- [Given problem] Write out each entry, exactly the way it appears.

■ ■ ■

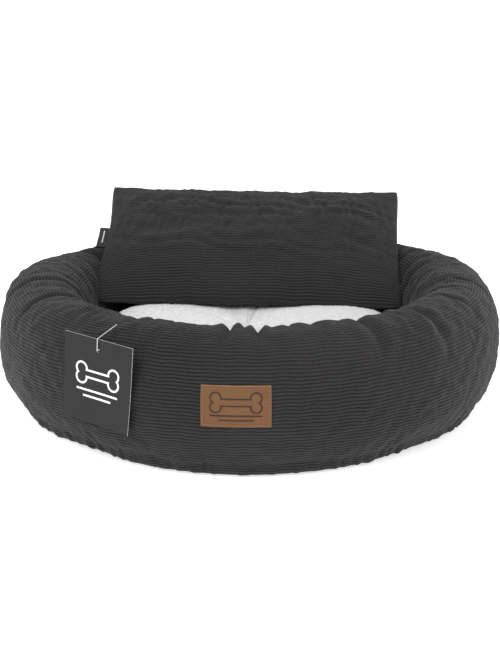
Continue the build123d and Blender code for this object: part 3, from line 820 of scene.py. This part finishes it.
plush.colour(plush.mixed(hair.between(0.2, 0.5) * (0.6 + shade * 0.6), [0.62, 0.605, 0.61, 1], tone))
plush.raised(clump * 0.0022 + hair * 0.0007)
faces, _ = grid_faces(plush_rows, plush_columns, True)
cushion_top = closed_up(mesh_piece("cushion_plush", plush_points, faces[:, ::-1], plush.material))
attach(cushion_top, "cushion")
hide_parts("cushion_top_cover")

light_weave = plain_weave("light_cloth", [0.66, 0.66, 0.655, 1], 0.0009, Sheen_Weight=0.15)
under_points = resample(cushion_coarse[cushion_rows - 1 :], np.linspace(0, 1, 70), round_, True)
faces, _ = grid_faces(70, plush_columns, True)
cushion_under = closed_up(mesh_piece("cushion_underside", under_points, faces[:, ::-1], light_weave))
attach(cushion_under, "cushion")
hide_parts("cushion_base_cover")

# The inner bag is white non-woven cloth and its fibre lies inside it: the same shape, each a little
# smaller.
bag_cloth = woolly("bag_cloth", [0.80, 0.80, 0.78, 1], 0.003)
centre = np.array([0, 0, cushion_level])
faces, _ = grid_faces(2 * cushion_rows - 1, cushion_columns, True)
for name, node, part, finish, size in (
    ("cushion_bag", "cushion_inner_bag", "bag_cloth", bag_cloth, 0.955),
    ("cushion_fibre", "cushion_fill", "fibre_fill", fibre, 0.93),
):
    inner = closed_up(mesh_piece(name, centre + size * (cushion_coarse - centre), faces[:, ::-1], finish))
    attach(inner, "cushion")
    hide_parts(node)

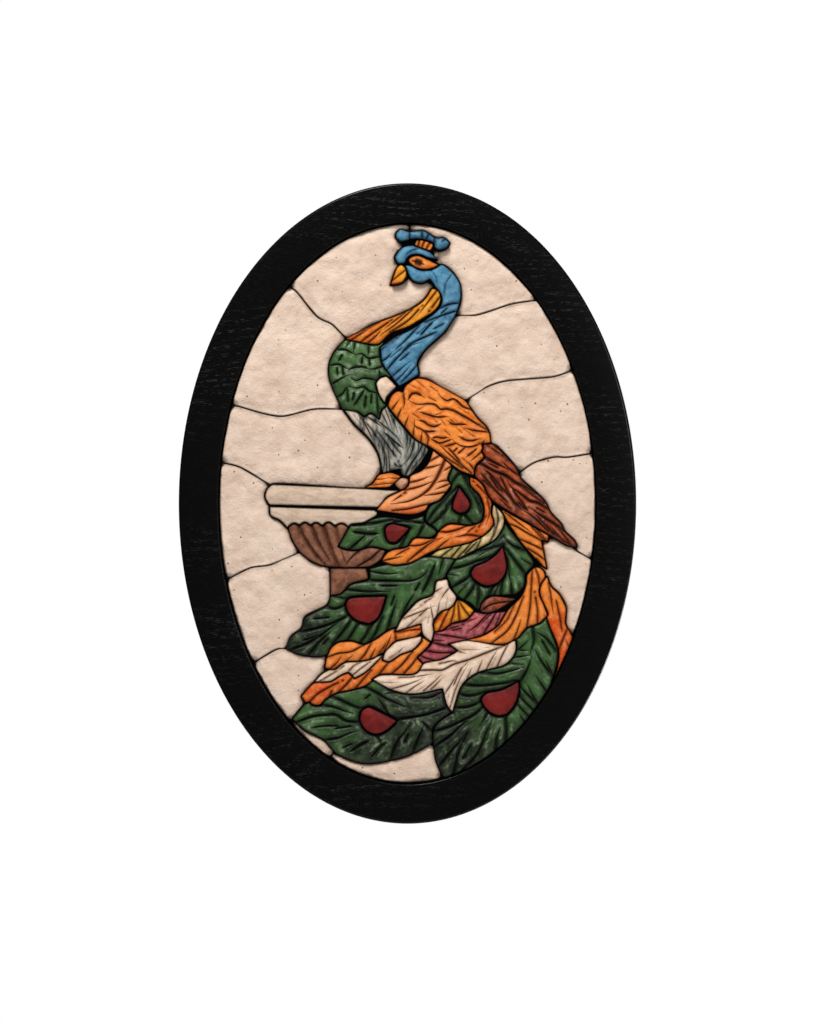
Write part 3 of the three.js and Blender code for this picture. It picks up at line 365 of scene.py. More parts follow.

■ ■ ■

- [Right answer]
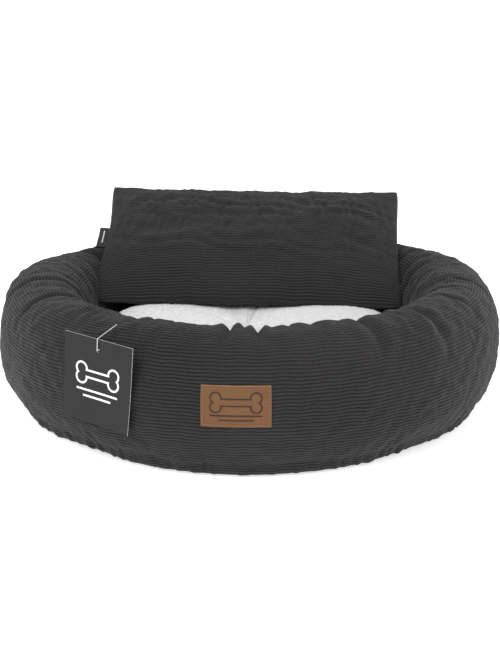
Continue the build123d and Blender code for this object: part 3, from line 820 of scene.py. This part finishes it.
plush.colour(plush.mixed(hair.between(0.2, 0.5) * (0.6 + shade * 0.6), [0.62, 0.605, 0.61, 1], tone))
plush.raised(clump * 0.0022 + hair * 0.0007)
faces, _ = grid_faces(plush_rows, plush_columns, True)
cushion_top = closed_up(mesh_piece("cushion_plush", plush_points, faces[:, ::-1], plush.material))
attach(cushion_top, "cushion")
hide_parts("cushion_top_cover")

light_weave = plain_weave("light_cloth", [0.66, 0.66, 0.655, 1], 0.0009, Sheen_Weight=0.15)
under_points = resample(cushion_coarse[cushion_rows - 1 :], np.linspace(0, 1, 70), round_, True)
faces, _ = grid_faces(70, plush_columns, True)
cushion_under = closed_up(mesh_piece("cushion_underside", under_points, faces[:, ::-1], light_weave))
attach(cushion_under, "cushion")
hide_parts("cushion_base_cover")

# The inner bag is white non-woven cloth and its fibre lies inside it: the same shape, each a little
# smaller.
bag_cloth = woolly("bag_cloth", [0.80, 0.80, 0.78, 1], 0.003)
centre = np.array([0, 0, cushion_level])
faces, _ = grid_faces(2 * cushion_rows - 1, cushion_columns, True)
for name, node, part, finish, size in (
    ("cushion_bag", "cushion_inner_bag", "bag_cloth", bag_cloth, 0.955),
    ("cushion_fibre", "cushion_fill", "fibre_fill", fibre, 0.93),
):
    inner = closed_up(mesh_piece(name, centre + size * (cushion_coarse - centre), faces[:, ::-1], finish))
    attach(inner, "cushion")
    hide_parts(node)

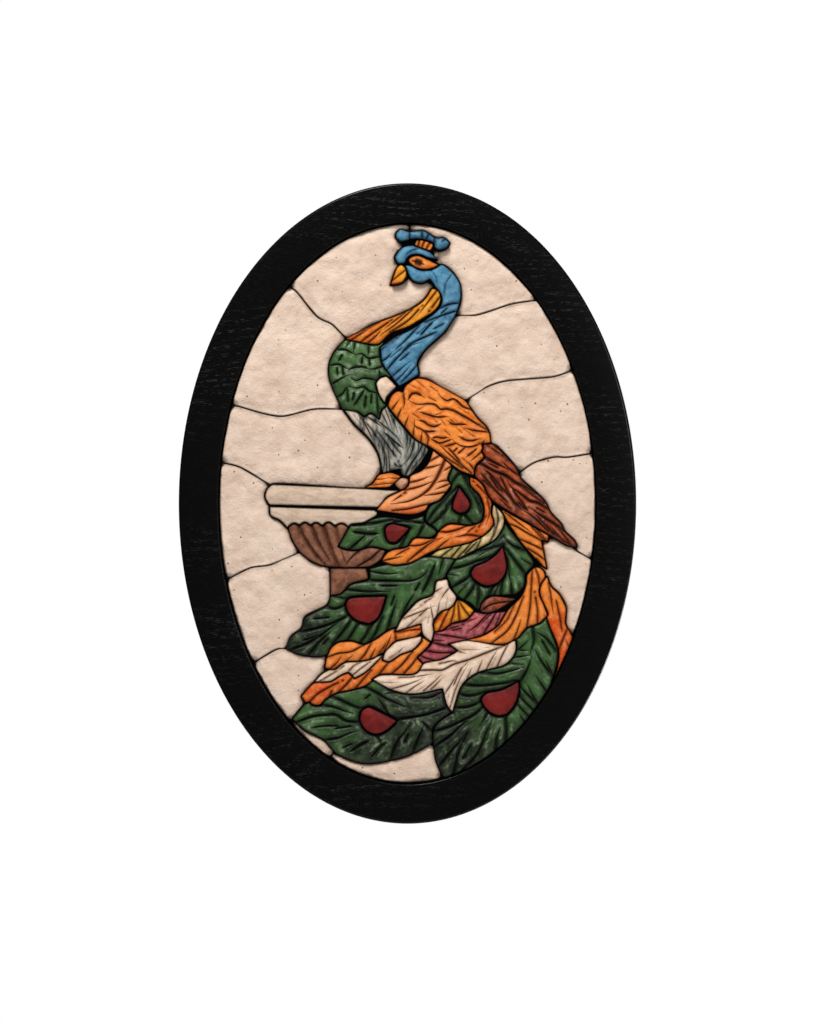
Write part 3 of the three.js and Blender code for this picture. It picks up at line 365 of scene.py. More parts follow.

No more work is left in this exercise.